◆ **Material for this exercise**
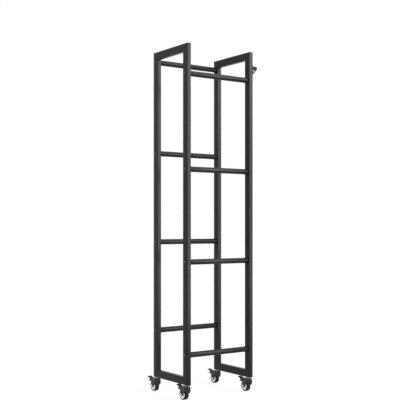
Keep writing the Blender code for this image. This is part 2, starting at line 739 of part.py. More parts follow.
...
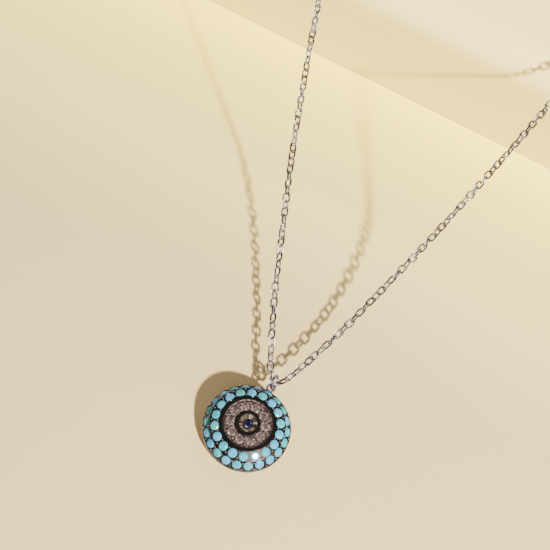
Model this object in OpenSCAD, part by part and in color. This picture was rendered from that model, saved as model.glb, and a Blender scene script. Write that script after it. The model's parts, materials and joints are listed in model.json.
* * *
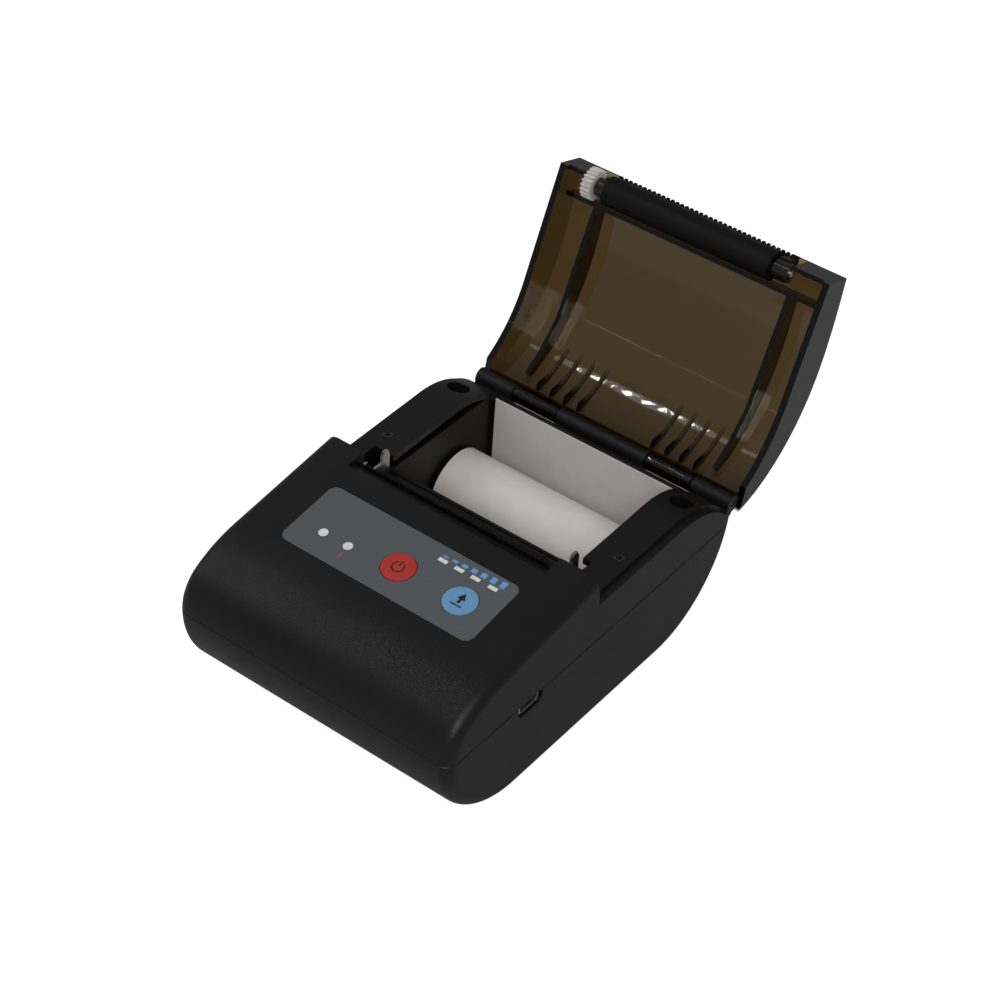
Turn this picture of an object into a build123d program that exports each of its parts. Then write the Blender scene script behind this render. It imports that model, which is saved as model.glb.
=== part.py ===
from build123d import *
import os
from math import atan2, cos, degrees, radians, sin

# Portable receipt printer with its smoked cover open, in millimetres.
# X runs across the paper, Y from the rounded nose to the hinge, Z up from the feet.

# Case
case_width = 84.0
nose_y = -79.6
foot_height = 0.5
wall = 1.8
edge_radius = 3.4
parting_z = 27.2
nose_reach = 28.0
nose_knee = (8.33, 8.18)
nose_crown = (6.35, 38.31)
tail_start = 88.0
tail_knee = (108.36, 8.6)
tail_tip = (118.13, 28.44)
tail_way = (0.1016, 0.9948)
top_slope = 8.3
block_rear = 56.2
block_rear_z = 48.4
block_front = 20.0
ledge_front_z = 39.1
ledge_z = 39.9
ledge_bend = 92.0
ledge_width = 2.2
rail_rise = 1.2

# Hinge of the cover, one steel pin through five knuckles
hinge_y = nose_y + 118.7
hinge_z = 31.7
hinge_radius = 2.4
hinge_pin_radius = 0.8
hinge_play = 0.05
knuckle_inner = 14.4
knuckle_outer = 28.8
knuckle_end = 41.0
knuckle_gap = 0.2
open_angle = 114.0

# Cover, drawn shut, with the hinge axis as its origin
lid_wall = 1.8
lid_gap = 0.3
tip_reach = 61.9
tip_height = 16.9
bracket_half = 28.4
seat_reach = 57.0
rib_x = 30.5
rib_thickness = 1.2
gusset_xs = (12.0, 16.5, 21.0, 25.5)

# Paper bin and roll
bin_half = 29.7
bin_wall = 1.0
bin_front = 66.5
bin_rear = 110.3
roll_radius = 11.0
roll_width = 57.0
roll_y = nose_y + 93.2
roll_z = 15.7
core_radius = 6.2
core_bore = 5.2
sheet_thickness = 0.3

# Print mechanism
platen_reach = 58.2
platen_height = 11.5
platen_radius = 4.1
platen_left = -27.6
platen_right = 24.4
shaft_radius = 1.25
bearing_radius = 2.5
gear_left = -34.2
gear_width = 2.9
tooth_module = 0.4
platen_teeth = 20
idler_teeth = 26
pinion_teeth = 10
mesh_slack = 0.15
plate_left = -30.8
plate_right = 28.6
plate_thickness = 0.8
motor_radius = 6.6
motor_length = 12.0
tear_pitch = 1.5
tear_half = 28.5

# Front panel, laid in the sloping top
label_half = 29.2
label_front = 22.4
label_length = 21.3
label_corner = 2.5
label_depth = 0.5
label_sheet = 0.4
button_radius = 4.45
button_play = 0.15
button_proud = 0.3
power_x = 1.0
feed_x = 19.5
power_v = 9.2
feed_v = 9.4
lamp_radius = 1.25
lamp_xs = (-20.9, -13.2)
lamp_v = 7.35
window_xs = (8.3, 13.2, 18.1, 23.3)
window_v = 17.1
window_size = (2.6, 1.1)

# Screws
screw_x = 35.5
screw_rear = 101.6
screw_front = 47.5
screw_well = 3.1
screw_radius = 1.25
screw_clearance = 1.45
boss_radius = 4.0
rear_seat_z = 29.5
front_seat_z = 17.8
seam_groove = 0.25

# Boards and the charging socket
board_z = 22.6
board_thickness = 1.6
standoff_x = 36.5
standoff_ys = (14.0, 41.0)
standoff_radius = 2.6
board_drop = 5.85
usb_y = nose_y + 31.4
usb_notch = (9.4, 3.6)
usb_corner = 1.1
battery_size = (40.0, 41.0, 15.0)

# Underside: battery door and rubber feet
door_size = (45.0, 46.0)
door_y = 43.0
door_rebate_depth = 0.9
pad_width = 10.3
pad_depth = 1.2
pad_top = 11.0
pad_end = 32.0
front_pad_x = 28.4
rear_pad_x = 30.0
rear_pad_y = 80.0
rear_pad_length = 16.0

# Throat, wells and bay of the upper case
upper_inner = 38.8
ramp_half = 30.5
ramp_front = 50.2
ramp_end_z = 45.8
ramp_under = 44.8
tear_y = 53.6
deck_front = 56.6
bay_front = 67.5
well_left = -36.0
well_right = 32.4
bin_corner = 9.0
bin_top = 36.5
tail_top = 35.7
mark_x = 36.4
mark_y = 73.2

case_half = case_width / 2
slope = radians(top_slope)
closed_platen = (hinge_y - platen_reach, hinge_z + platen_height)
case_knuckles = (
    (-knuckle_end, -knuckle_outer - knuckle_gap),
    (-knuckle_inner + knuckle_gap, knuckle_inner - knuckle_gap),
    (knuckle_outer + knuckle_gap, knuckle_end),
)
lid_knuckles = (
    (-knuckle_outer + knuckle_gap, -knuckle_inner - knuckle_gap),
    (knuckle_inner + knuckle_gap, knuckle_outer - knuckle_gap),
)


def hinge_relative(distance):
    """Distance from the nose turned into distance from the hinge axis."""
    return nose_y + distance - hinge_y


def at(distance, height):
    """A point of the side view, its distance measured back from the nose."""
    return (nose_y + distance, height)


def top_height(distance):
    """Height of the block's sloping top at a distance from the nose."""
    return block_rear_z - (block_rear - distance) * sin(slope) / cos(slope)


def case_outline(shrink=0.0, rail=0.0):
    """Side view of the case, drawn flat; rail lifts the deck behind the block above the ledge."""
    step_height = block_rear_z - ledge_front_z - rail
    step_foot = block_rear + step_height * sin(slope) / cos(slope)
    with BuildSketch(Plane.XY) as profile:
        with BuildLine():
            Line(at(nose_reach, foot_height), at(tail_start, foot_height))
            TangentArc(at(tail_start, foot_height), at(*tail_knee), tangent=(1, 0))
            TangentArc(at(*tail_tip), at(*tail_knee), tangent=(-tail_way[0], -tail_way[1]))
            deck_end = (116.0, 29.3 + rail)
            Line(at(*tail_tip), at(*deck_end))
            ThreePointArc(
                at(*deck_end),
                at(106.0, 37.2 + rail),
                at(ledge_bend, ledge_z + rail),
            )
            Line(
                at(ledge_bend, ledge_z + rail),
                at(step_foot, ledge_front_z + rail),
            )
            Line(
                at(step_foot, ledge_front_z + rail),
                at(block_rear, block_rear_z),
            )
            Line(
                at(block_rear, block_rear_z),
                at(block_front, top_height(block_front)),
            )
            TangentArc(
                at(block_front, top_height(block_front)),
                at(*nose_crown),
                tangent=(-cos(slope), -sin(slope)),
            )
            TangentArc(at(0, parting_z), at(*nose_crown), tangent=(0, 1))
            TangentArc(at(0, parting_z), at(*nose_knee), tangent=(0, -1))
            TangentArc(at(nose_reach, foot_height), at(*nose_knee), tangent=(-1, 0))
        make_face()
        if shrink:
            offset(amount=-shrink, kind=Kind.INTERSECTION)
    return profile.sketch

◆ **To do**
Go through the entries above and pull out each line with "saved" in it.

◆ **Response to the task**
Model this object in OpenSCAD, part by part and in color. This picture was rendered from that model, saved as model.glb, and a Blender scene script. Write that script after it. The model's parts, materials and joints are listed in model.json.
Turn this picture of an object into a build123d program that exports each of its parts. Then write the Blender scene script behind this render. It imports that model, which is saved as model.glb.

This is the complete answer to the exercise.